Rigby’s Romance – ‘the socialist core’ of Such Is Life, ‘sugar coated with the sweetest romance you ever struck’ – was one valuable by-product of Furphy’s strenuous editing. Osborne traces what happened to Rigby’s Romance when it was published in Broken Hill’s Barrier Truth – now known as the Barrier Daily Truth – with no financial recompense for the author. He notes that it is extremely difficult, more than a century later, to gauge the impact of a serial on a reading community. Surviving evidence suggests that it was read eagerly by workers, especially miners who used it as a pretext to debate aspects of socialism. Although Furphy’s desire was for Rigby’s Romance to be published as a book, this serialisation allowed it to reach readers in a more immediate way, on the front page of the Barrier Truth. This aligns with John Barnes’s call for ‘studies of Furphy [that] look more closely at Such Is Life as a cultural creation’.
In 1921, Kate Baker, Furphy’s indefatigable standard-bearer, rescued Rigby’s Romance from the files of the Barrier Truth and entered it for the De Garis Novel Competition. It received an honourable mention and was subsequently published. But for Baker’s passionate advocacy, Such Is Life may not have had the longevity it has – she was responsible for many of the events and decisions that eventually established it as a classic.

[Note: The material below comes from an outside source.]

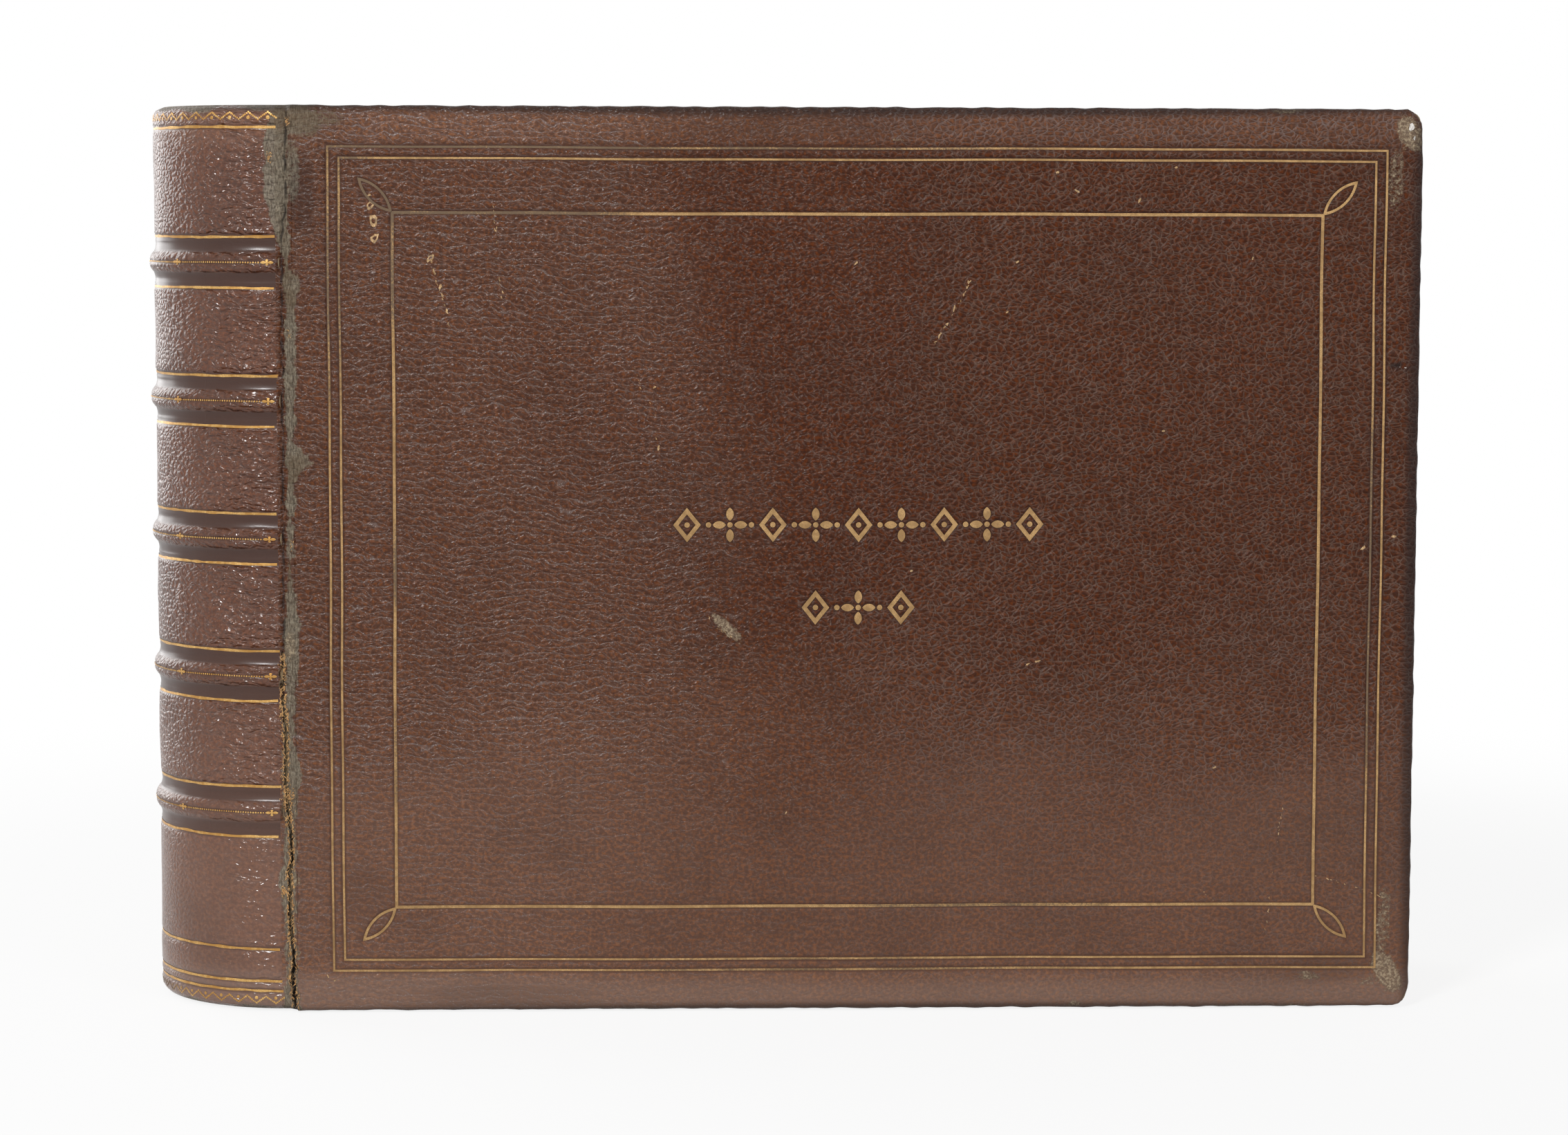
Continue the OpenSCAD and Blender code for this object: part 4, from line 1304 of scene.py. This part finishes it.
def frayed_edge():
    """Short torn fibres along the lips of the crack in the front joint."""
    rng = np.random.RandomState(91)
    places = []
    for _ in range(640):
        v = rng.uniform(1.0, 104.0)
        lip = rng.choice((-1, 1))
        width = at_height(CRACK, v, 2)
        middle = at_height(CRACK, v, 1)
        places.append((middle + lip * (width / 2 + 0.18 + abs(rng.normal(0.0, 0.32))), v, 1.0))
    for u, v, reach, count in TORN_SPOTS:
        for _ in range(count):
            places.append((u + rng.normal(0.0, reach * 0.3), v + rng.normal(0.0, reach * 0.6), 0.5))
    points = []
    faces = []
    for u, v, size in places:
        rise = float(joint_rise(u))
        base = SPINE_R + (FACE_Y - SPINE_R) * rise
        length = rng.uniform(0.5, 1.5) * size
        lean = math.radians(rng.uniform(40, 140)) + rng.choice((0.0, math.pi))
        along = np.array([math.cos(lean), math.sin(lean)]) * length
        half = rng.uniform(0.08, 0.22)
        across = np.array([-along[1], along[0]]) / length * half
        tip_out = rng.uniform(0.0, 0.35)
        start = len(points)
        for du, dv, out in ((across[0], across[1], 0.0), (-across[0], -across[1], 0.0),
                            (along[0], along[1], tip_out)):
            points.append((COVER_X + u + du, -(base + 0.10 + out), v + dv))
        faces.append([start, start + 1, start + 2])
    blend_joint(add_piece("joint_fray", points, faces, None, FIBRE))


# Leaves and head bands

def leaf_outline(k, along):
    """Outline of leaf k in x and z, with its small differences in size."""
    rng = np.random.RandomState(100 + k)
    y = -LEAVES_Y + (k + 0.5) * 2 * LEAVES_Y / LEAF_COUNT
    back = BACK_X - math.sqrt((BACK_R - TAPE_T - 0.1) ** 2 - y * y)
    fore = LEAF_X - FORE_HOLLOW + HOLLOW_R - math.sqrt(HOLLOW_R ** 2 - y * y) - rng.uniform(0.0, 0.7)
    tail = LEAF_TAIL + rng.uniform(0.0, 0.3)
    head = LEAF_HEAD - rng.uniform(0.0, 0.35)
    xs = np.linspace(back, fore, along, endpoint=False)
    zs = np.linspace(tail, head, along, endpoint=False)
    loop = [(x, tail) for x in xs] + [(fore, z) for z in zs]
    loop += [(back + fore - x, head) for x in xs] + [(back, tail + head - z) for z in zs]
    return np.array(loop), y


def leaves():
    """Thirty card leaves, each a little different, sewn at the back."""
    along = 22
    bevel = 0.28
    thick = 2 * LEAVES_Y / LEAF_COUNT
    points = []
    faces = []
    for k in range(LEAF_COUNT):
        loop, middle_y = leaf_outline(k, along)
        centre = loop.mean(0)
        inward = np.sign(centre - loop)
        edge_x = (loop[:, 0] == loop[:, 0].max()) | (loop[:, 0] == loop[:, 0].min())
        edge_z = (loop[:, 1] == loop[:, 1].max()) | (loop[:, 1] == loop[:, 1].min())
        inward = np.stack([inward[:, 0] * edge_x, inward[:, 1] * edge_z], -1)
        free = smooth(loop[:, 0], -60.0, LEAF_X)
        wave = 0.10 * free * ripple(loop[:, 1], 120.0, 200 + k)
        half = thick / 2 - 0.05
        start = len(points)
        for inset, y in ((bevel, -half), (0.0, -half + bevel), (0.0, half - bevel), (bevel, half)):
            place = loop + inward * inset
            ys = middle_y + y + wave * (0.0 if k in (0, LEAF_COUNT - 1) else 1.0)
            points.extend(np.stack([place[:, 0], ys, place[:, 1]], -1).tolist())
        faces += closed_tube(start, 4, len(loop))
    piece = add_piece("card_leaves", points, faces, "book_block", CARD_LEAF,
                      replaces=["page_block"])
    piece.data.set_sharp_from_angle(angle=math.radians(35))


def head_band(name, z, node):
    """A cord wound with silk in two colours."""
    length = (BACK_R - HEAD_BAND_R) * HEAD_BAND_ANGLE
    rings = int(length / 0.2)
    sides = 14
    pitch = 0.8
    t = np.linspace(0.0, 1.0, rings)
    turn = math.pi - HEAD_BAND_ANGLE / 2 + t * HEAD_BAND_ANGLE
    round_angle = np.linspace(0.0, math.tau, sides, endpoint=False)
    turn, tube = np.meshgrid(turn, round_angle, indexing="ij")
    wound = (t * length / pitch)[:, None] + tube / math.tau
    radius = (HEAD_BAND_R - 0.02) * (0.90 + 0.10 * np.abs(np.sin(wound * math.pi)))
    radius *= np.where((t < 0.01) | (t > 0.99), 0.5, 1.0)[:, None]
    reach = BACK_R - HEAD_BAND_R + radius * np.cos(tube)
    points = np.stack([BACK_X + reach * np.cos(turn), reach * np.sin(turn),
                       z + radius * np.sin(tube)], -1).reshape(-1, 3)
    colour = ((np.floor(wound) % 6) < 3).astype(float).ravel()
    add_piece(name, points, closed_tube(0, rings, sides), "book_block", SILK,
              {"wound": colour}, [node])


# Camera, light and floor

CAMERA_PLACE = (COVER_X + 101.7, -(FACE_Y + 1100.0), 228.8)
CAMERA_YAW = math.radians(2.06)
CAMERA_PITCH = math.radians(5.15)
CAMERA_ROLL = math.radians(0.16)
IMAGE_W = 2268.0
FOCAL_PX = 5528.5
SENSOR_W = 36.0


def add_camera():
    """The photograph's view, level enough that the top edges stay out of sight."""
    yaw, pitch, roll = CAMERA_YAW, CAMERA_PITCH, CAMERA_ROLL
    forward = Vector((math.sin(yaw) * math.cos(pitch), math.cos(yaw) * math.cos(pitch),
                      -math.sin(pitch)))
    level = Vector((math.cos(yaw), -math.sin(yaw), 0.0))
    above = level.cross(forward)
    right = level * math.cos(roll) + above * math.sin(roll)
    up = above * math.cos(roll) - level * math.sin(roll)
    data = bpy.data.cameras.new("camera")
    data.sensor_width = SENSOR_W
    data.sensor_fit = "HORIZONTAL"
    data.lens = FOCAL_PX * SENSOR_W / IMAGE_W
    data.clip_start = 0.05
    data.clip_end = 50.0
    camera = add_object("camera", data)
    turn = Matrix((right, up, -forward)).transposed().to_4x4()
    camera.matrix_world = Matrix.Translation(Vector(CAMERA_PLACE) * MM) @ turn
    bpy.context.scene.camera = camera


def add_light(name, place, aim, size, power, colour=(1.0, 1.0, 1.0)):
    """A soft rectangular lamp, in metres, aimed at a place."""
    data = bpy.data.lights.new(name, "AREA")
    data.shape = "RECTANGLE"
    data.size, data.size_y = size
    data.energy = power
    data.color = colour
    lamp = add_object(name, data)
    lamp.location = place
    lamp.visible_camera = False
    towards = Vector(aim) - Vector(place)
    lamp.rotation_euler = towards.to_track_quat("-Z", "Y").to_euler()


def add_world(ambient):
    """An even pale sky for light, and plain white where the camera or a reflection sees it."""
    s = Shader("studio", world=True)
    sky = s.node("Background", {"Color": WHITE, "Strength": ambient}).outputs[0]
    bpy.context.scene.world = s.white_or(sky)


def add_floor():
    """A large pale floor under the album."""
    mesh = bpy.data.meshes.new("floor")
    reach = 12.0
    corners = [(-reach, -reach, 0), (reach, -reach, 0), (reach, reach, 0), (-reach, reach, 0)]
    mesh.from_pydata(corners, [], [(0, 1, 2, 3)])
    mesh.materials.append(floor_material())
    floor = add_object("floor", mesh)
    floor.location.z = -0.0005


# The album

# Deep and warm colours, each fresh and then faded and lit; the lighter ones are partly painted light
COVER_COLOURS = ((rgb(54, 21, 3), rgb(99, 69, 55)), (rgb(88, 38, 0), rgb(136, 89, 58)))
SPINE_COLOURS = ((rgb(70, 30, 8), rgb(108, 72, 55)), (rgb(100, 47, 13), rgb(132, 88, 63)))
LEATHER = leather_material(
    "grained_leather", specular=0.14, relief=1.0, fold_relief=0.22, net_share=1.0,
    gloss_round=0.38, gloss_drawn=0.24, sound=COVER_COLOURS)
SPINE_LEATHER = leather_material(
    "handled_leather", specular=0.40, relief=1.2, fold_relief=0.56, net_share=0.34,
    gloss_round=0.27, gloss_drawn=0.13, sound=SPINE_COLOURS)
GILT = gilt_material("worn_gilt", rgb(150, 118, 78), rgb(198, 160, 110))
SPINE_GILT = gilt_material("bright_gilt", rgb(178, 132, 70), rgb(232, 192, 124))
FLAKE = fibre_material("pale_flake", rgb(222, 188, 144), rgb(150, 116, 78))
# White for the painted highlights
GLINT_PAINT = fibre_material("painted_highlight", rgb(240, 237, 232), rgb(196, 188, 180))
FIBRE = fibre_material("torn_fibre", rgb(226, 182, 124), rgb(156, 110, 68))
SILK = silk_material()
CARD_LEAF = paper_material("card_leaf", rgb(222, 208, 178), rgb(196, 176, 138), layers=0.55)
ENDPAPER = paper_material("endpaper", rgb(226, 214, 188), rgb(202, 184, 150))
MILLBOARD = paper_material("millboard", rgb(128, 112, 90), rgb(96, 80, 62), layers=0.4)
LINEN = cloth_material("linen", rgb(206, 196, 168), rgb(150, 138, 112), 0.9)

rows = spine_rows()
cover_leather("front_skin", "front_cover", -1, ["front_cover_leather"], plain=False)
cover_leather("rear_skin", "rear_cover", 1, ["rear_cover_leather"], plain=True)
spine_leather(rows)
joint_strip("front_joint_skin", -1, rows, cracked=True)
joint_strip("rear_joint_skin", 1, rows, cracked=False)
cover_gilding()
spine_gilding()
surface_marks()
frayed_edge()
leaves()
head_band("head_band_silk", LEAF_HEAD + HEAD_BAND_R, "head_band")
head_band("tail_band_silk", LEAF_TAIL - HEAD_BAND_R, "tail_band")

CAD_FINISHES = {
    "front_flyleaf": ENDPAPER, "rear_flyleaf": ENDPAPER, "front_pastedown": ENDPAPER,
    "rear_pastedown": ENDPAPER, "front_board": MILLBOARD, "rear_board": MILLBOARD,
    "spring_back": MILLBOARD, "spine_lining": LINEN}
CAD_FINISHES.update({f"band_{number}": MILLBOARD for number in range(1, 6)})
CAD_FINISHES.update({f"tape_{number}": LINEN for number in range(1, 5)})
for node_name, finish in CAD_FINISHES.items():
    node_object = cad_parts[node_name]
    node_object.data.materials.clear()
    node_object.data.materials.append(finish)

add_camera()
add_world(0.40)
add_light("key", (-0.9, -1.75, 1.5), (-0.05, 0.0, 0.13), (0.4, 0.4), 30.0)
add_light("fill", (1.3, -1.7, 0.9), (0.05, 0.0, 0.13), (1.0, 1.0), 9.0)
add_light("rim", (-1.4, 1.3, 0.8), (-0.18, 0.0, 0.13), (1.4, 1.5), 19.0)
add_floor()
bpy.context.scene.view_settings.view_transform = "Standard"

In this scholarly study, Osborne locates himself at the ‘tail end’ of a 130-year history in which Such Is Life was a ‘touchstone’: a literary work which has embodied divergent cultural meanings. Next to the epilogue is a photo of the author resting under the Joseph Furphy Memorial Tree, which still stands in the Melbourne Botanical Gardens. Osborne is entirely invisible in the shadows. This seems appropriate, given his light touch when it comes to charting the vexed textual history of Such Is Life.